The three dimensions of ESG are relevant for every business and should be assessed by smart investors in their investment decisions.” Prince Max is chairman of LGT Group, the Liechtenstein Royal family’s global private bank and fund manager overseeing more than $650bn in assets. While the global backlash against ESG red tape and cost impositions has seen some companies and funds retreat from the principles, the prince cautioned against abandoning them. “Do I think it’s wise to ignore them and wish them away? Of course not,” he told The Australian. “That is very shortsighted and not particularly smart. “The transformation process is already far advanced … It is those companies who have embraced the changes rather than those who have looked away that will thrive.” Prince Max said the climate transition would take time, investment, innovation and would have been smoother had the world acted earlier. “Just think about where the world would be if (former US vice president) Al Gore had been elected in 2004,” he said. “With his deep understanding of these issues at the time, the transition probably would have been way smoother. Now it is more painful.” The Sydney conference, which included Mr Gore and former prime minister Julia Gillard as keynote speakers, reinforced LGT’s long-term commitment to financing the energy transition and fostering dialogue between science, capital and policy.

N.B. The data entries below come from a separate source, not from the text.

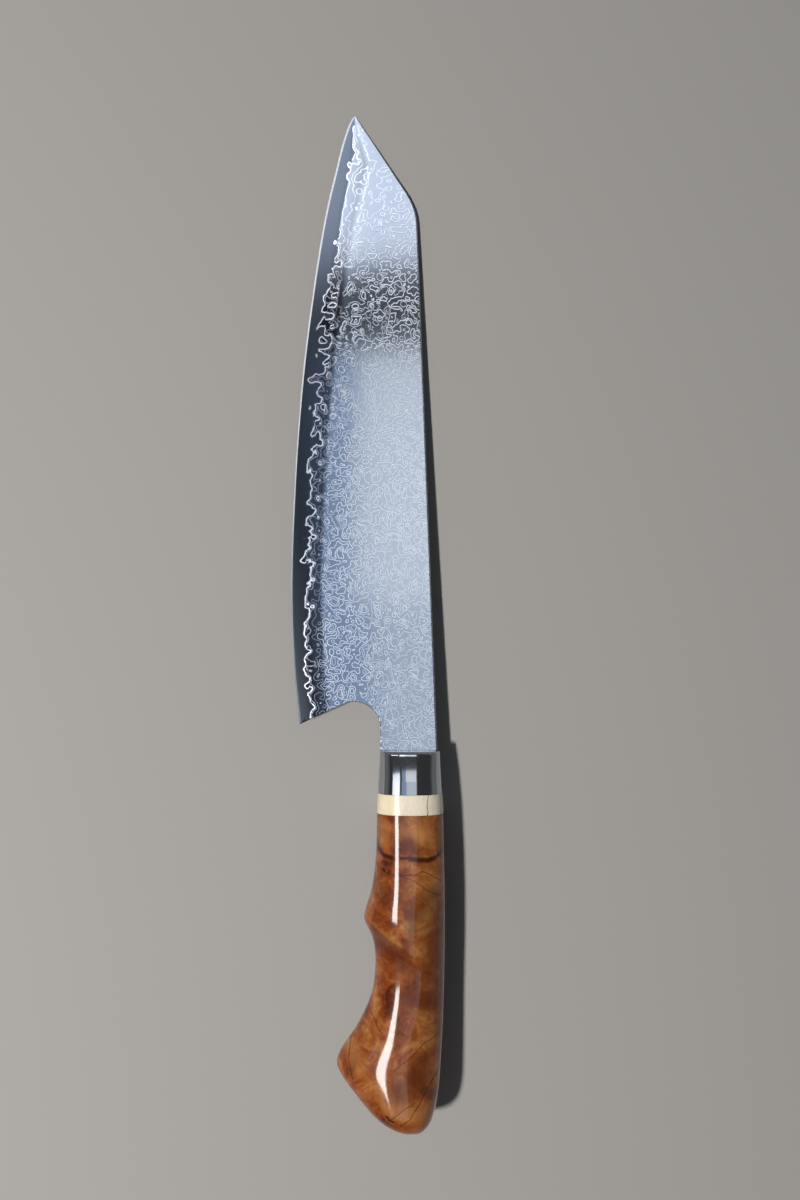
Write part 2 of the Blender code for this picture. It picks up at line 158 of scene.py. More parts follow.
def honed_width(y):
    """Returns the width of the honed edge at y, which grows from the heel to the tip."""
    return HONED_WIDTH * (HONED_HEEL_SHARE + (1 - HONED_HEEL_SHARE) * min(max(y / BLADE_LENGTH, 0.0), 1.0))


def outer_height(x, y):
    """Returns the height of the ground surface over the middle plane: honed edge, bevel, then flat face."""
    low = edge_x(y)
    width = back_x(y) - low
    if width < POINT_WIDTH:
        return HONED_THICKNESS / 2
    bevel = min(BEVEL_WIDTH, BEVEL_SHARE * width)
    lengthwise = LENGTHWISE_THINNING * y / BLADE_LENGTH
    face, shoulder = (
        (SPINE_THICKNESS - lengthwise - CROSSWISE_THINNING * (NECK_BACK - place) / HEEL_HEIGHT) / 2
        for place in (x, low + bevel)
    )
    most = EDGE_THICKNESS / 2 + TIP_SHARE * width
    share = max((x - low) / bevel, 0.0)
    rise = share + BEVEL_BULGE * (1 - share) * min(share, 1.0)
    ground = EDGE_THICKNESS / 2 + (min(shoulder, most) - EDGE_THICKNESS / 2) * rise
    face = min(face, most)
    height = (ground + face - math.sqrt((ground - face) ** 2 + min(SHOULDER_BLEND, 0.3 * face) ** 2)) / 2
    honed = min(max((x - low) / honed_width(y), 0.0), 1.0)
    return HONED_THICKNESS / 2 + (height - HONED_THICKNESS / 2) * min(honed * (2 - honed), 1.0)


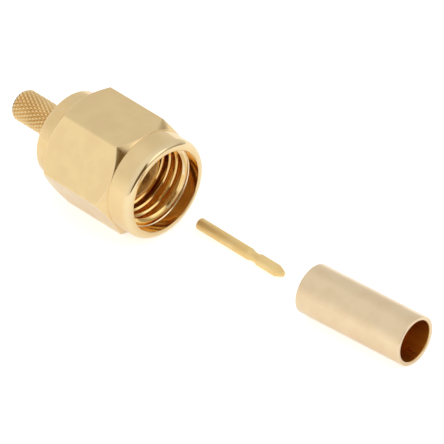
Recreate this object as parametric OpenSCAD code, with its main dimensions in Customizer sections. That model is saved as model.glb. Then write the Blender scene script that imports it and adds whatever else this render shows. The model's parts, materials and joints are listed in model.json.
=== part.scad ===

LGT’s presence in Australia has been expanding rapidly following its 2022 acquisition of Crestone Wealth Management, which has since been rebranded as LGT Wealth Management Australia. Prince Max was CEO of LGT from 2006 to 2021 when he transformed the firm into a 16-country enterprise spanning Europe, North America, Asia and the Middle East. Despite his royal heritage – he is the second son of Prince Hans-Adam II and Countess Marie Kinsky of Liechtenstein – he downplayed the trappings of aristocracy.
He earned an MBA from Harvard University and worked for a decade in private equity on Wall Street before running LGT. “I have never really defined myself as a royal,” he said. “I have defined myself more around the things that I wanted to do rather than a title that I’ve inherited. Naturally, it is a feature of what I represent … it can be helpful in certain circumstances, and less helpful in others.” On the latter, he conceded that growing up with the attention and expectations of royalty could be burdensome at times. “Your natural instinct as a young rookie is always to disappoint the expectations,” he said with a smile, before adding, “but I have been very conscious that my parents did a good job keeping me grounded. I have been very conscious trying to pass that on to my son.”
Regarding the outlook for the global economy, Prince Max said the explosion in government debt was “a real worry” for the world, while he also expressed concern about rising political polarisation and the quality of global leadership. “It makes political decision-making more complicated,” he said. “If we look at the leadership in the three countries with the largest military forces – China, Russia, and the US – one is concerned about how that will play out with these leaders who are not the youngest and have shown to make surprising decisions. Let’s hope they surprise us on the positive side.” Still, he remains optimistic about innovation and human ingenuity. “Investing in good companies remains an attractive proposition,” he said. “When good companies provide good solutions with compelling business models, they will continue to be among the best alternatives in terms of where to put your money.”
Despite the recent controversies in Australia, Prince Max said private credit remained one of the most promising asset classes globally and would play a larger role in clients’ fixed income portfolios going forward. “I hope that the share of fixed income exposure our clients have towards private credit goes up rather than down,” he said. “You find good value there.” In Australia, allocations to private credit have surged as institutional and private investors chase higher yields amid lingering inflation and volatile public markets. The sector has ballooned to more than $200bn in assets under management, with a proliferation of new funds entering the space.
But regulators have stepped up scrutiny of the sector amid concerns that retail and wholesale investors may not fully understand the underlying risks, particularly as global credit conditions tighten. The Australian Securities and Investments Commission (ASIC) has issued multiple warnings about aggressive marketing, opaque fee structures and insufficient disclosure from private credit fund managers.
Mike Chisholm, chief executive of LGT Wealth Management Australia, agreed. “Our view locally is that there should be more transparency and visibility,” he said. “That would be great for the sector and improve investor confidence. It really highlights the need for in-house diligence and expertise, understanding the managers. Things are good when the economy’s good, but economies go in cycles. “You want to be with managers who have managed through at least one or more cycles. As more private investors enter private markets, it puts a greater onus on the private wealth business to do the due diligence, deciding which funds are trustworthy, which managers we know well.” As technology reshapes financial services, Prince Max is confident the next great differentiator will be artificial intelligence, but only for firms that know how to combine it effectively with human understanding.
“AI is an incredibly powerful muscle that will provide additional efficiency and information to clients and relationship managers,” he said. “To win over the next 10 years, you need cutting-edge AI competence and a digital interface with clients, in addition to excellent advisory capacity. Our clients want both.” He said LGT was investing heavily in building that “digital and AI muscle”, not to replace people, but to empower them. But he was adamant that AI would never replace emotional intelligence. “At the very low end, you will have avatars answering basic questions. But will they have empathy, psychological understanding of families, or access built up over decades? No. AI is not very good on empathy,” he said.